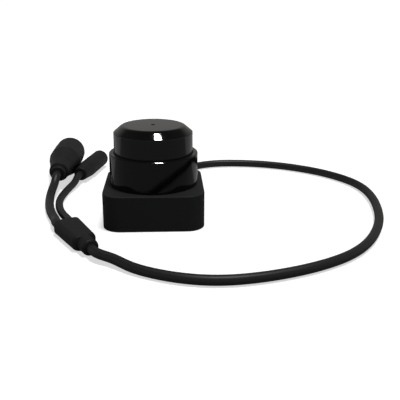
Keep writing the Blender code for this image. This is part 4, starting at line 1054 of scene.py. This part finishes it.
def make_sintered_ferrite():
    """Sintered ferrite: charcoal, dull and slightly porous, with pores 0.4 mm across."""
    material, tree, shader, place = new_material("sintered_ferrite")
    pores = add_node(tree, "ShaderNodeTexVoronoi", {"Vector": place, "Scale": 1 / (0.4 * MM)})
    colour = add_node(
        tree, "ShaderNodeMix", {0: pores, 6: linear("#2a2a2c"), 7: linear("#3c3c3f")},
        data_type="RGBA",
    )
    bump = add_node(
        tree, "ShaderNodeBump", {"Height": pores, "Strength": 0.4, "Distance": 0.03 * MM}
    )
    feed(tree, shader, {"Base Color": colour, "Roughness": 0.6, "Normal": bump})
    return material


finish_nodes(make_turned_aluminium(), "motor_bracket", "filter_capacitor")
finish_nodes(drawn_nickel, "lower_bearing", "upper_bearing", "stator_core", "shaft")
finish_nodes(
    make_enamelled_copper(),
    "primary_coil", "secondary_coil", *(f"stator_coil_{number}" for number in range(1, 7)),
)
finish_nodes(make_sintered_ferrite(), "magnet_ring")
finish_nodes(black_oxide_steel, "rotor_bell")


# Optical head: a turntable and an optics frame moulded in the same satin ABS as the base, with two
# coated lenses, spinning together under the window cap.

def make_coated_glass():
    """Coated lens glass, drawn opaque: painted shade of the dark body behind it, and a painted
    bluish reflection of its coating.
    """
    material, tree, shader, place = new_material("coated_glass")
    haze = add_node(
        tree, "ShaderNodeTexNoise", {"Vector": place, "Scale": 1 / (1.2 * MM), "Detail": 3.0}
    )
    # Painted shade and painted reflection: dark blues for the dark body seen through the glass and
    # the coating's bluish reflection.
    colour = add_node(
        tree, "ShaderNodeMix", {0: haze, 6: linear("#141b2a"), 7: linear("#1f2a40")},
        data_type="RGBA",
    )
    roughness = add_node(
        tree, "ShaderNodeMapRange", {"Value": haze, "To Min": 0.02, "To Max": 0.08}
    )
    feed(
        tree, shader,
        {"Base Color": colour, "Roughness": roughness, "IOR": 1.6, "Coat Weight": 1.0},
    )
    return material


finish_nodes(eroded_abs, "turntable", "optics_frame")
finish_nodes(make_coated_glass(), "receiver_lens", "emitter_lens")


# Studio: a white sheet and backdrop that only the camera sees, a grey floor under them, paler
# behind the object, that only the object reflects, one lamp nearly overhead and a dim room.

SHEET_REACH = 1.5
GREY_FLOOR_REACH = 12.0
PALE_FLOOR_REACH = 1.0
BACKDROP_RADIUS = 3.5
SHEET_LOW = -0.10 * MM
GREY_FLOOR_LOW = -0.30 * MM
PALE_FLOOR_LOW = -0.20 * MM
PALE_FLOOR_FROM = 0.037
LAMP_WAY = (0.132, -0.071, 0.988)
LAMP_DISTANCE = 10.0
LAMP_SIZE = (1.9, 0.9)
LAMP_WATTS = 430.0
ROOM_TONES = [
    (0.0, (0.31, 0.305, 0.295)), (0.42, (0.28, 0.275, 0.265)),
    (0.62, (0.08, 0.08, 0.08)), (1.0, (0.07, 0.07, 0.07)),
]


def add_stage(name, mesh, material, seen_by_camera):
    """Put in a part of the studio that either the camera alone sees, or the object alone."""
    mesh.materials.append(material)
    part = bpy.data.objects.new(name, mesh)
    scene.collection.objects.link(part)
    part.visible_camera = seen_by_camera
    part.visible_diffuse = part.visible_glossy = part.visible_transmission = not seen_by_camera
    part.visible_shadow = not seen_by_camera


def level_square(reach, height, back=0.0):
    """A level square whose middle is above or below the origin, or as far behind it as given."""
    mesh = bpy.data.meshes.new("square")
    corners = reach * np.array([(-1, -1, 0), (1, -1, 0), (1, 1, 0), (-1, 1, 0)]) + (0, back, height)
    mesh.from_pydata(corners.tolist(), [], [(0, 1, 2, 3)])
    return mesh


def ball(radius):
    """A ball: circles up its axis at the sine and the cosine of even turns."""
    turns = np.linspace(-0.49 * pi, 0.49 * pi, 33)
    ring = radius * np.cos(turns)
    rows = sections(np.stack([radius * np.sin(turns), ring, ring, ring], axis=1), 64)
    return skin("ball", rows, [(0, 0, -radius), (0, 0, radius)])


def make_glowing_white(name, grey, glow):
    """A back-lit matt white: its grey is what it gives back, and its glow is what it gives out."""
    material, tree, shader, place = new_material(name)
    feed(
        tree, shader,
        {
            "Base Color": (grey, grey, grey, 1.0), "Roughness": 1.0, "Specular IOR Level": 0.0,
            "Emission Color": (1.0, 1.0, 1.0, 1.0), "Emission Strength": glow,
        },
    )
    return material


def make_card(name, grey):
    """Plain grey card."""
    material, tree, shader, place = new_material(name)
    feed(tree, shader, {"Base Color": (grey, grey, grey, 1.0), "Roughness": 1.0})
    return material


white_sheet = make_glowing_white("white_sheet", 0.95, 0.60)
white_backdrop = make_glowing_white("white_backdrop", 0.0, 1.05)
grey_card = make_card("grey_card", 0.25)
pale_card = make_card("pale_card", 0.60)
pale_middle = PALE_FLOOR_REACH + PALE_FLOOR_FROM
pale_square = level_square(PALE_FLOOR_REACH, PALE_FLOOR_LOW, pale_middle)
add_stage("white_sheet", level_square(SHEET_REACH, SHEET_LOW), white_sheet, True)
add_stage("white_backdrop", ball(BACKDROP_RADIUS), white_backdrop, True)
add_stage("grey_floor", level_square(GREY_FLOOR_REACH, GREY_FLOOR_LOW), grey_card, False)
add_stage("pale_floor", pale_square, pale_card, False)

lamp = bpy.data.objects.new("lamp", bpy.data.lights.new("lamp", "AREA"))
scene.collection.objects.link(lamp)
lamp.data.shape = "RECTANGLE"
lamp.data.size, lamp.data.size_y = LAMP_SIZE
lamp.data.energy = LAMP_WATTS
lamp_way = np.array(LAMP_WAY) / np.linalg.norm(LAMP_WAY)
lamp_side = np.cross((0.0, 1.0, 0.0), lamp_way)
lamp_side /= np.linalg.norm(lamp_side)
lamp_turn = np.array([lamp_side, np.cross(lamp_way, lamp_side), lamp_way]).T
lamp.matrix_world = (
    Matrix.Translation(lamp_way * LAMP_DISTANCE) @ Matrix(lamp_turn.tolist()).to_4x4()
)


def make_room():
    """A room in tones that depend on the height of the direction looked in, darkest overhead."""
    room = bpy.data.worlds.new("room")
    room.use_nodes = True
    tree = room.node_tree
    way = tree.nodes.new("ShaderNodeTexCoord").outputs["Generated"]
    height = add_node(tree, "ShaderNodeSeparateXYZ", {"Vector": way}).node.outputs["Z"]
    ramp = tree.nodes.new("ShaderNodeValToRGB")
    tree.links.new(height, ramp.inputs["Fac"])
    stops = ramp.color_ramp.elements
    for position, tone in ROOM_TONES[1:-1]:
        stops.new(position)
    for stop, (position, tone) in zip(stops, ROOM_TONES):
        stop.position, stop.color = position, (*tone, 1.0)
    feed(tree, tree.nodes["Background"], {"Color": ramp.outputs["Color"], "Strength": 1.0})
    scene.world = room


make_room()
scene.view_settings.view_transform = "Standard"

» **TASK DETAILS**
From the first line of the data above to the line holding "# coated lenses, spinning", reproduce each line exactly; emit no other lines.

» **SOLUTION TO THIS PROBLEM**
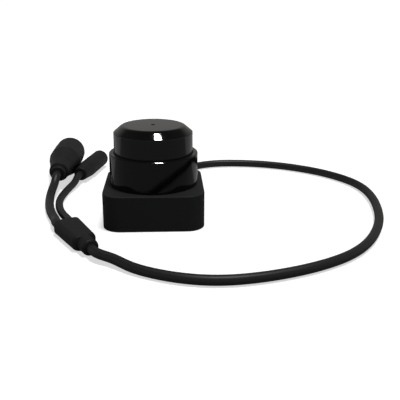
Keep writing the Blender code for this image. This is part 4, starting at line 1054 of scene.py. This part finishes it.
def make_sintered_ferrite():
    """Sintered ferrite: charcoal, dull and slightly porous, with pores 0.4 mm across."""
    material, tree, shader, place = new_material("sintered_ferrite")
    pores = add_node(tree, "ShaderNodeTexVoronoi", {"Vector": place, "Scale": 1 / (0.4 * MM)})
    colour = add_node(
        tree, "ShaderNodeMix", {0: pores, 6: linear("#2a2a2c"), 7: linear("#3c3c3f")},
        data_type="RGBA",
    )
    bump = add_node(
        tree, "ShaderNodeBump", {"Height": pores, "Strength": 0.4, "Distance": 0.03 * MM}
    )
    feed(tree, shader, {"Base Color": colour, "Roughness": 0.6, "Normal": bump})
    return material


finish_nodes(make_turned_aluminium(), "motor_bracket", "filter_capacitor")
finish_nodes(drawn_nickel, "lower_bearing", "upper_bearing", "stator_core", "shaft")
finish_nodes(
    make_enamelled_copper(),
    "primary_coil", "secondary_coil", *(f"stator_coil_{number}" for number in range(1, 7)),
)
finish_nodes(make_sintered_ferrite(), "magnet_ring")
finish_nodes(black_oxide_steel, "rotor_bell")


# Optical head: a turntable and an optics frame moulded in the same satin ABS as the base, with two
# coated lenses, spinning together under the window cap.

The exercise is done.